As I have noted, the bulk of the transactions in the housing market are between vendors and purchasers with relatively equal market power, but there are of course some circumstances where that is not the case. If you are purchasing a block of land in a large subdivision, that is an obvious one.
There might be somewhere between 30 and 200 lots in a large subdivision; obviously there is an imbalance there. If you are purchasing an apartment in a 200-apartment block, there is obviously an imbalance of power there.
Clause 12 inserts new sections into the Sale of Land Act to introduce arrangements to govern those purchases known as off the plan.
Buying off-the-plan essentially means you are buying something that is not yet built. It has proved an effective method of gauging buyer sentiment. It has proved an effective method of providing some early finance for developers. It has often been used to provide assurance to a bank or some other source of finance that the project is in fact financially sound.
Of course it also means that a significant deposit is paid, and the benefit to the purchaser is generally that there is an opportunity or a potential opportunity to pay significantly less stamp duty than you would pay if you were buying an existing property.
As all members would be aware, in the period to probably around about November 2017 we had a solidly rising market for a number of years and property prices grew strongly. That generated a situation where properties that had been purchased off the plan were often worth significantly more when it came time to complete the transfer than they had been when the project was commenced and the initial deposit was paid.
These contracts were not of course open-ended, and indeed purchasers had a right under the existing legislation to rescind a contract if the plan of subdivision was not registered within 18 months of the contract being entered into or alternatively some other period which is stated in the contract. The act does not currently give vendors a corresponding right, but it does not preclude contracts from including such a right. It is now very common to include a clause of this nature to provide that right to vendors.
At first blush it would seem reasonable to have parallel rights for purchasers and vendors in these contracts. But in fact that is a position that I think would be unreasonable. There is certainly potential for abuse of such a situation in a rising market.
It is most obvious in a rising market, because if a property is estimated to be worth, say, $650 000 upon completion and that is the price that is placed on it but it is subsequently found to be worth closer to $800 000 when you get to the point of practical completion through the impact of a rising market—and there have certainly been plenty of examples of a similar scale—it is clear that there is a significant incentive for a vendor to drag their heels and to drag the process out until the 18 months or whatever the specified date that is included in the contract is reached to effectively postpone the completion date and therefore the registration of the plan of subdivision until that date is reached. Therefore there is an option to terminate the contract and obviously sell the property for significantly more.
That is demonstrably unfair to the purchaser. While they get their money back, they get their money back without interest, and over 18 months or more it could be a significant amount. But more importantly they do not get their new home or alternatively they do not get the investment property which they intended to purchase, and it is now significantly more expensive.

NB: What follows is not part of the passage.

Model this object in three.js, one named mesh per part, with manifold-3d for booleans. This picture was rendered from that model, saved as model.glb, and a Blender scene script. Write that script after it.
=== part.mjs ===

The intent of the act currently is to protect the interests of the purchaser, and these changes simply take that protection further. Certainly vendors will miss out on the opportunity to capitalise on a rising market. The current laws do not allow purchasers to withdraw simply because the market has declined, so why should the vendors be able to withdraw because the market has risen?
In recent years I have spoken with a number of constituents who have had their fingers burned and burned very badly in a financial sense through this process, and that is blatantly unfair.

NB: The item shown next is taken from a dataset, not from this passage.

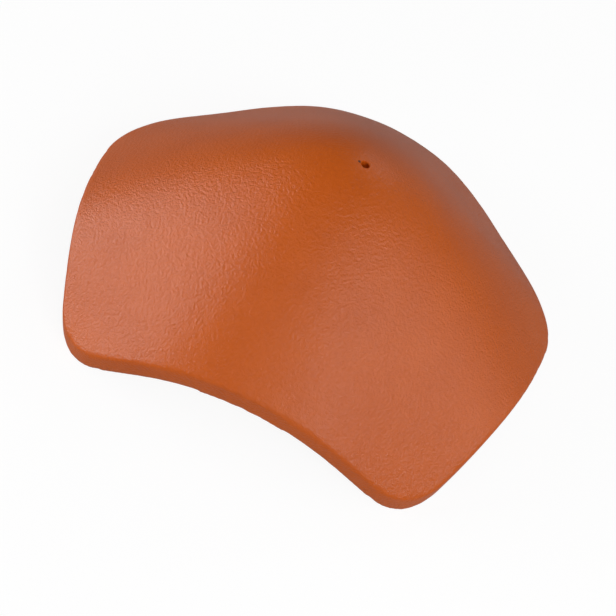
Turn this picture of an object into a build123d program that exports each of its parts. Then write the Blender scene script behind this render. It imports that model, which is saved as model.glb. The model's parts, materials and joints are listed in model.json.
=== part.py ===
from build123d import *
import math
import os

# Three-way ridge tile: one moulded shell of even thickness, open below, that covers the point
# where three ridge lines meet. Two arms point left and right, a little to the front, and one
# points straight back. Their rounded ridges cross at a shared crown, and each runs on through it
# and down the far side, so that the surface between the arms is convex as well. A single nail
# hole goes through the crown, a little to one side of its middle.
# Millimetres. +Z is up, -Y is the front, and the origin is on the floor under the middle of the
# tile's footprint.

# The ridges: their slopes out from the crown, and the slope beyond it, down the far side
crown_height = 179.5
crown_round = 49.0
side_ridge_angle = 72.4
side_slope = 0.64
back_slope = 0.75
far_slope = 0.72
# The flanks, which fall away from each ridge to both sides, and the blend between the ridges
ridge_round = 49.7
flank_slope = 0.75
blend_height = 19.6
# The footprint
side_angle = 72.2
side_reach = 201.0
side_width = 231.0
side_bulge = 11.3
back_reach = 180.5
back_width = 255.5
back_bulge = 18.0
front_bulge = 2.1
flank_bulge = 4.3
corner_radius = 60.0
# The shell, which the floor cuts flat where its corners would reach below it
wall = 17.0
rim_round = 4.0
# The nail hole
hole_diameter = 7.0
hole_from_middle = 7.5
hole_from_crown = 0.3
# Spacing of the points that carry the curved surfaces, and how far those reach past the footprint
point_spacing = 15.0
surface_margin = 30.0


def soft_abs(distance, radius):
    """Distance from a line, rounded off over the line itself by the radius."""
    return math.hypot(distance, radius) - radius


def ridge_height(x, y, angle, slope):
    """Height of one ridge alone, which runs out from the crown at an angle from the front."""
    along = x * math.sin(angle) - y * math.cos(angle)
    across = x * math.cos(angle) + y * math.sin(angle)
    fall = (slope + far_slope) / 2 * soft_abs(along, crown_round)
    lean = (slope - far_slope) / 2 * along
    return crown_height - fall - lean - flank_slope * soft_abs(across, ridge_round)


def outer_height(x, y):
    """Height of the outer surface: the highest ridge, blended smoothly into the other two."""
    side = math.radians(side_ridge_angle)
    ridges = [(side, side_slope), (-side, side_slope), (math.pi, back_slope)]
    heights = [ridge_height(x, y, angle, slope) for angle, slope in ridges]
    highest = max(heights)
    blend = sum(math.exp((height - highest) / blend_height) for height in heights)
    return highest + blend_height * math.log(blend / len(heights))


def inner_height(x, y):
    """Height of the hollow, one wall thickness inside the outer surface, square to it."""
    step = 1.0
    slope_x = (outer_height(x + step, y) - outer_height(x - step, y)) / (2 * step)
    slope_y = (outer_height(x, y + step) - outer_height(x, y - step)) / (2 * step)
    return outer_height(x, y) - wall * math.sqrt(1 + slope_x**2 + slope_y**2)


def arm_end(angle, reach, width):
    """The two corners of an arm's end, the right-hand one first, seen from the crown."""
    outward = Vector(math.sin(angle), -math.cos(angle))
    sideways = Vector(math.cos(angle), math.sin(angle))
    middle = outward * reach
    return middle - sideways * (width / 2), middle + sideways * (width / 2)


def bowed(start, end, bow):
    """An arc from start to end, its middle moved out of the tile by the bow."""
    run = end - start
    outward = Vector(run.Y, -run.X).normalized()
    return ThreePointArc(start, (start + end) * 0.5 + outward * bow, end)


def footprint():
    """The tile's plan: the bulging ends of the arms and the eaves between them."""
    side = math.radians(side_angle)
    right = arm_end(side, side_reach, side_width)
    back = arm_end(math.pi, back_reach, back_width)
    left = arm_end(-side, side_reach, side_width)
    with BuildSketch() as plan:
        with BuildLine():
            bowed(right[0], right[1], side_bulge)
            bowed(right[1], back[0], flank_bulge)
            bowed(back[0], back[1], back_bulge)
            bowed(back[1], left[0], flank_bulge)
            bowed(left[0], left[1], side_bulge)
            bowed(left[1], right[0], front_bulge)
        make_face()
        fillet(plan.vertices(), radius=corner_radius)
    return plan.sketch


def space_below(height, plan_box):
    """Everything below a curved surface, down past the floor."""
    low_x = plan_box.min.X - surface_margin
    low_y = plan_box.min.Y - surface_margin
    size_x = plan_box.size.X + 2 * surface_margin
    size_y = plan_box.size.Y + 2 * surface_margin
    steps_x = math.ceil(size_x / point_spacing)
    steps_y = math.ceil(size_y / point_spacing)
    rows = []
    for j in range(steps_y + 1):
        y = low_y + size_y * j / steps_y
        row = []
        for i in range(steps_x + 1):
            x = low_x + size_x * i / steps_x
            row.append((x, y, height(x, y)))
        rows.append(row)
    surface = Face.make_surface_from_array_of_points(rows, tol=0.1, min_deg=3, max_deg=5)
    return extrude(surface, amount=4 * crown_height, dir=(0, 0, -1))


def ridge_tile():
    plan = footprint()
    plan_box = plan.bounding_box()
    column = Pos(0, 0, -crown_height) * extrude(plan, amount=3 * crown_height)
    block = column & space_below(outer_height, plan_box)
    skin = block.faces().sort_by(Axis.Z)[-1]
    block = fillet(skin.edges(), radius=rim_round)
    shell = block - space_below(inner_height, plan_box)
    bore = Cylinder(radius=hole_diameter / 2, height=2 * crown_height)
    tile = shell - Pos(hole_from_middle, hole_from_crown, crown_height) * bore
    above_floor = Box(
        2 * plan_box.size.X,
        2 * plan_box.size.Y,
        2 * crown_height,
        align=(Align.CENTER, Align.CENTER, Align.MIN),
    )
    tile &= above_floor
    middle = tile.bounding_box().center()
    return Pos(-middle.X, -middle.Y, 0) * tile


os.makedirs("parts", exist_ok=True)
export_step(ridge_tile(), "parts/ridge_tile.step")
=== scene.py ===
"""A three-way ridge tile in terracotta-coloured concrete, in a plain studio."""

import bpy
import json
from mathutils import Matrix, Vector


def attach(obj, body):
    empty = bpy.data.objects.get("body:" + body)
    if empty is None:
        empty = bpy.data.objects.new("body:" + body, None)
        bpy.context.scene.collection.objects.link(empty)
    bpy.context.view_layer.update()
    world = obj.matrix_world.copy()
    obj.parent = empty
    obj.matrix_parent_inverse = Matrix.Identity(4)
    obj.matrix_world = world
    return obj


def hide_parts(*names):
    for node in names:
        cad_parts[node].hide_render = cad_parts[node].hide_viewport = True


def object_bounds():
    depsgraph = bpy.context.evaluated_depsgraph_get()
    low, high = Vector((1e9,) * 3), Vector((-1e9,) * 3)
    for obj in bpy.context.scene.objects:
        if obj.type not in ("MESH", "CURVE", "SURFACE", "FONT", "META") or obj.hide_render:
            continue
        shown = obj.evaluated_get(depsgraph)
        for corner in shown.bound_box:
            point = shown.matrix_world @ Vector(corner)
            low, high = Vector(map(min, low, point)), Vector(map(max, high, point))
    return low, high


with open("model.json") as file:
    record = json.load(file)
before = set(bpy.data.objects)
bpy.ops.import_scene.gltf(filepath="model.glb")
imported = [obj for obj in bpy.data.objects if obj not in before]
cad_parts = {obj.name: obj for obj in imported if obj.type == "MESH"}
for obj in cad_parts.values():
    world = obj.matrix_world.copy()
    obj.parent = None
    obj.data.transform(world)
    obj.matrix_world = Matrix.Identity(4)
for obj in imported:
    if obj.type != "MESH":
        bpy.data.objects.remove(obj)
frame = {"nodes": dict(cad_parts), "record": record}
cad_box = [list(corner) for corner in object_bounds()]

import json
import math

import bmesh
import bpy
from bpy.props import FloatProperty, FloatVectorProperty, IntProperty, PointerProperty
from mathutils import Matrix, Vector, noise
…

The bill before the house does contain the capacity for a vendor to rescind an off-the-plan contract, but only with the written consent of the purchaser and after there has first been an indication of why the rescission is proposed. The
Supreme Court does that, and there are some arrangements that are proposed in the bill.
I want to briefly speak about the rent-to-buy arrangements that are proposed in clause 22. Somewhat surprisingly the clause does not apply to contracts entered into by the director of housing or a registered housing association.
Perhaps the current minister does not remember back to the Cain years when the rent-to-buy scheme for public housing tenants caused an enormous amount of pain, so much so that even in 2005 the Uniting Church in the Age talked about the lack of recognition for borrowers that were ‘still burdened by the loan scheme started by the Cain government in 1984’.
With that rather glaring omission aside, I do agree with the changes that are proposed.
The last point I want to make is around the changes that are proposed to Anzac Day. The member for Gippsland East put the point eloquently and at length about the importance of the changes proposed. I do congratulate the government on picking up the changes that were proposed by the Liberal and National parties, and I also commend the bill to the house.